Tomatoes belong on this list because they stretch a pantry garden further than their fresh summer glory suggests. Sauce tomatoes can be cooked down, dried, powdered, or canned into foundations for months of meals. A jar of tomato sauce can turn beans into chili, eggs into shakshuka, pasta into supper, and scraps from the garden into something complete.

Bell peppers

Bell peppers are one of the easiest ways to add color, sweetness, and nutritional value to practical cooking. They can be eaten fresh, roasted, frozen, fermented, or dried, and they lend themselves to preserving in ways that make them useful long after summer is gone. A surplus can even become homemade paprika—a small but satisfying reminder that preserving flavor is part of preserving food security too.

Fruits

Most fruits are seasonal, perishable, and better suited to preserving than long storage in their fresh form. That does not make them unimportant. It simply means they are often a second-wave investment, added after the garden is already producing the staples that keep a kitchen grounded. Fruit absolutely has a place in a home landscape. Peaches, apples, plums, berries, and grapes bring beauty, joy, and real harvests.
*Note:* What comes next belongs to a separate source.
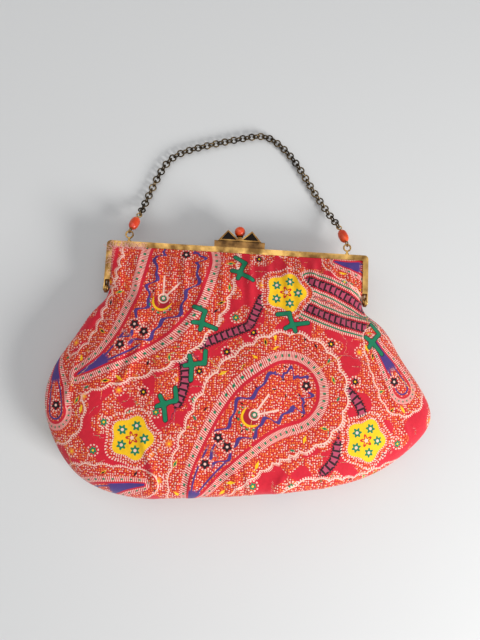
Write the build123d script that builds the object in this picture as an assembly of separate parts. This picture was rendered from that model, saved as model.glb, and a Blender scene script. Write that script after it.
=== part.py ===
from build123d import *
import os
from math import cos, pi, sin, sqrt

# A frame purse lying on its back: a gathered print cotton pouch between the two hinged jaws of
# a brass frame, a twin-peaked clasp with a ball knob, and a chain handle on two beaded links.
# Millimetres. +X runs along the frame, +Y from the pouch towards the handle, +Z up off the table.
# The origin is on the table, in the middle of the flat of the pouch's back, below the frame's centre.

# Frame: two brass channels, one above the other, hinged at the lower ends of their arms
frame_width = 200.0
frame_top_y = 105.0
arm_length = 30.0
face_width = 4.2
jaw_depth = 4.6
brass_wall = 0.8
corner_radius = 3.0
jaw_gap = 0.3
parting_z = 22.0
hinge_drop = 36.0
ear_radius = 3.6
ear_clearance = 0.3
rivet_radius = 1.2
rivet_fit = 0.05
rivet_head_radius = 2.4
rivet_head_height = 0.9

# Clasp: a twin-peaked plate on each jaw, and between them a sprung lever with a ball on its end
clasp_width = 38.6
clasp_height = 5.2
peak_offset = 9.2
peak_height = 8.4
peak_foot = 16.6
plate_thickness = 1.6
plate_rim = 1.0
plate_recess = 0.6
valley_depth = 6.4
notch_width = 3.6
well_width = 8.0
well_floor = 0.9
pin_radius = 0.6
pin_length = 12.0
pin_height = 2.7
pin_setback = 2.3
lever_width = 3.0
hub_radius = 1.25
stem_radius = 1.1
tongue_thickness = 0.8
spring_thickness = 0.3
cup_radius = 2.7
cup_height = 1.5
knob_radius = 4.1
knob_height = 13.8
peg_radius = 0.9
peg_length = 3.0
running_gap = 0.3
loop_play = 0.35
fit = 0.04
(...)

But if the question is how to get the most food value from limited space, fruit is usually not where you begin.

Strong food gardens are rarely glamorous

Home economics: It is the one that quietly lowers the grocery bill, fills the cellar shelf, and keeps producing meals long after the season has turned. Grow beauty too, of course. But when prices rise, it is these dependable crops that make a garden feel like home economics in the best and oldest sense of the phrase.